C. Braces and Nilpotent Algebras

Theorem 3.12: They demonstrate that the formal integration of a nilpotent Lie algebra with nilindex 3 naturally yields a brace (a structure equivalent to a commutative post-group). This connects the theory to set-theoretical solutions of the Yang-Baxter equation.

D. From Filtered Groups to Graded Rings

Theorem 5.11: Starting from a filtered Rota-Baxter group $(G, F_\bullet G, R)$ , one can construct a graded Rota-Baxter Lie ring $(gr(G), gr(R))$.
Corollary 5.15: If the base field is $\mathbb{Q}$ , the graded Lie ring obtained from the formal integration of a Rota-Baxter Lie algebra is isomorphic to the graded Lie algebra of the completion, preserving the Rota-Baxter structure.

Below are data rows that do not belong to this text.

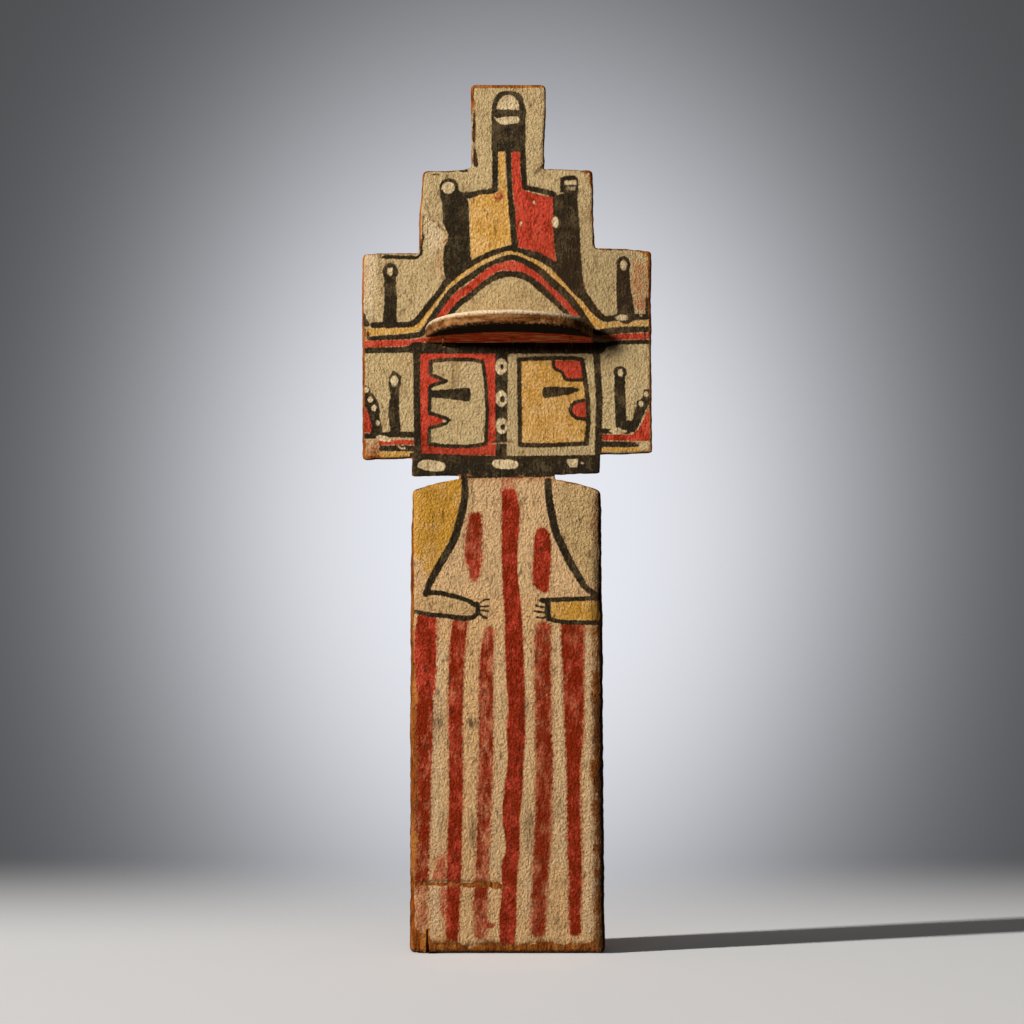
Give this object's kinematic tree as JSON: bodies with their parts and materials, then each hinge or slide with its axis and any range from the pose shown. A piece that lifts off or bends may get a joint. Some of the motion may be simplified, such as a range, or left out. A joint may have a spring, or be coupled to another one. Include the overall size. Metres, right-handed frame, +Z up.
{
  "type": "kachina doll",
  "caption": "Flat plank kachina doll with a stepped headdress and a half-round visor lashed on; it stands on its underside.",
  "frame": {"origin": "middle of the underside, half-way through the slab's thickness", "axes": "+Z up along the slab, -Y the painted front, +X to the viewer's right"},
  "size_m": [0.1536, 0.0636, 0.46],
  "materials": {
    "painted_wood": "matt earth pigments over a pale clay ground on old cottonwood, worn at the edges",
    "visor_wood": "worn wood with a pale rubbed rim, red and black pigment underneath",
    "sinew": "dry twisted sinew"
  },
  "bodies": {
    "root": {"slab": "painted_wood", "visor": "visor_wood", "stitch_left": "sinew", "stitch_middle": "sinew", "stitch_right": "sinew"}
  },
  "joints": []
}
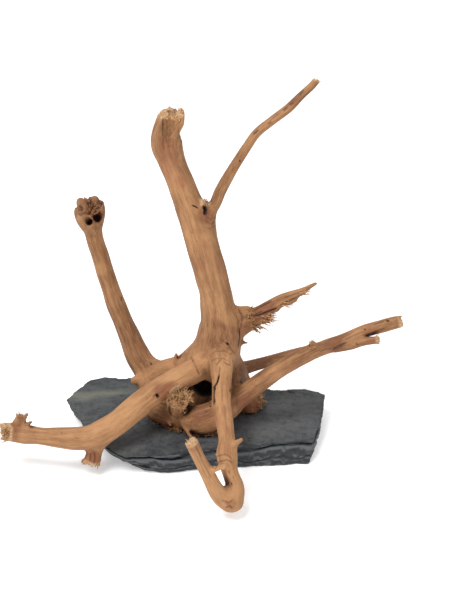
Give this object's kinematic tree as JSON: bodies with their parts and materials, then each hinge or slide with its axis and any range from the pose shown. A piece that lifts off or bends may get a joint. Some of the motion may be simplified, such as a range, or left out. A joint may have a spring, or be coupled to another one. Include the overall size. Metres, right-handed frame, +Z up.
{
  "type": "driftwood branch on a slate base",
  "caption": "Sand-blasted driftwood root with an upright stem, spreading broken limbs and a bent front limb, held upright on a cleft slate slab as aquarium or terrarium decor.",
  "frame": {"origin": "on the slate's flat underside, near the middle of the slab", "axes": "+Z up out of the slate, +X towards the viewer's right along the slab's long side, -Y towards the viewer, where the bent front limb reaches"},
  "size_m": [0.2401, 0.152, 0.2177],
  "materials": {
    "wood": "peeled and sand-blasted root wood, bare and matt",
    "slate": "naturally cleft slate with chipped edges, satin",
    "screw_steel": "plain stainless"
  },
  "bodies": {
    "root": {"slate_base": "slate", "fixing_screw": "screw_steel", "root_stock": "wood", "main_stem": "wood", "upper_twig": "wood", "front_limb": "wood", "front_hook": "wood", "left_back_limb": "wood", "left_front_limb": "wood", "broken_side_limb": "wood", "right_long_limb": "wood", "back_right_limb": "wood", "frayed_stub": "wood"}
  },
  "joints": []
}
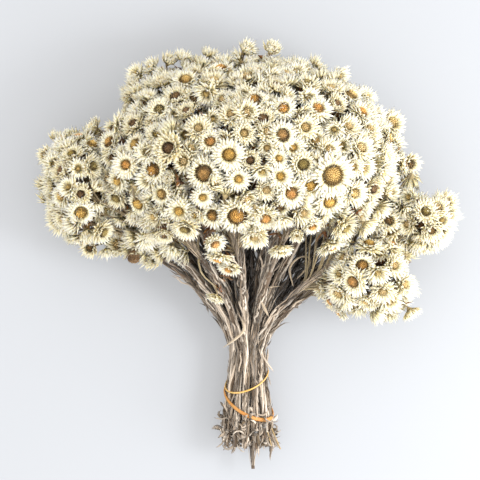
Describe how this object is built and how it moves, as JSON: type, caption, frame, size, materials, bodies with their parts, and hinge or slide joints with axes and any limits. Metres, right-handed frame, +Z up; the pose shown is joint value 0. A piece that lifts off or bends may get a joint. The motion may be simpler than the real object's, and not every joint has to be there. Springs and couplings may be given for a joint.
{
  "type": "bunch of dried daisies",
  "caption": "Bunch of dried papery everlasting daisies on leafy branching stems, tied low down with rubber bands, lying on its side.",
  "frame": {"origin": "middle of the box that holds the bunch, on the surface it lies on", "axes": "+Z up from the surface, +Y along the bunch from the cut stem ends to the flowers, +X to the right seen from above with the flowers at the far end"},
  "size_m": [0.3586, 0.3694, 0.1532],
  "materials": {
    "bracts": "dry papery cream bracts round golden to brown discs",
    "stem": "dry felted grey-brown stems with narrow shrivelled leaves",
    "orange_rubber": "matt orange rubber, slightly dusty",
    "yellow_rubber": "matt pale yellow rubber"
  },
  "bodies": {
    "root": {"stem_01": "stem", "blooms_01": "bracts", "stem_02": "stem", "blooms_02": "bracts", "stem_03": "stem", "blooms_03": "bracts", "stem_04": "stem", "blooms_04": "bracts", "stem_05": "stem", "blooms_05": "bracts", "stem_06": "stem", "blooms_06": "bracts", "stem_07": "stem", "blooms_07": "bracts", "stem_08": "stem", "blooms_08": "bracts", "stem_09": "stem", "blooms_09": "bracts", "stem_10": "stem", "blooms_10": "bracts", "stem_11": "stem", "blooms_11": "bracts", "stem_12": "stem", "blooms_12": "bracts", "stem_13": "stem", "blooms_13": "bracts", "stem_14": "stem", "blooms_14": "bracts", "stem_15": "stem", "blooms_15": "bracts", "stem_16": "stem", "blooms_16": "bracts", "stem_17": "stem", "blooms_17": "bracts", "stem_18": "stem", "blooms_18": "bracts", "stem_19": "stem", "blooms_19": "bracts", "stem_20": "stem", "blooms_20": "bracts", "stem_21": "stem", "blooms_21": "bracts", "stem_22": "stem", "blooms_22": "bracts", "stem_23": "stem", "blooms_23": "bracts", "stem_24": "stem", "blooms_24": "bracts", "stem_25": "stem", "blooms_25": "bracts", "stem_26": "stem", "blooms_26": "bracts", "orange_band": "orange_rubber", "yellow_band": "yellow_rubber"}
  },
  "joints": []
}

4. Significance and Impact

Resolution of the Integration Problem: The paper provides a constructive proof that complete Rota-Baxter Lie algebras integrate to Rota-Baxter groups, solving a significant open problem in the field.
Unification of Concepts: It bridges several advanced algebraic structures:
- Rota-Baxter Algebras (originating from renormalization and probability).
- Post-Lie Algebras and Magnus Expansions (used in numerical analysis and control theory).
- Braces (used in the study of the Yang-Baxter equation).
Explicit Computations: By providing explicit formulas involving the Magnus expansion, the paper offers a practical tool for computing the group-level Rota-Baxter operator, which is non-trivial due to the non-commutative nature of the group operation.
New Algebraic Structures: The construction of graded Rota-Baxter Lie rings from filtered Rota-Baxter groups opens new avenues for studying these operators in a graded setting, potentially simplifying complex calculations in mathematical physics.

In summary, the paper establishes a robust formal integration theory for Rota-Baxter Lie algebras, characterizing the resulting group structures and explicitly linking the group operators to the post-Lie Magnus expansion, thereby unifying disparate areas of algebraic research.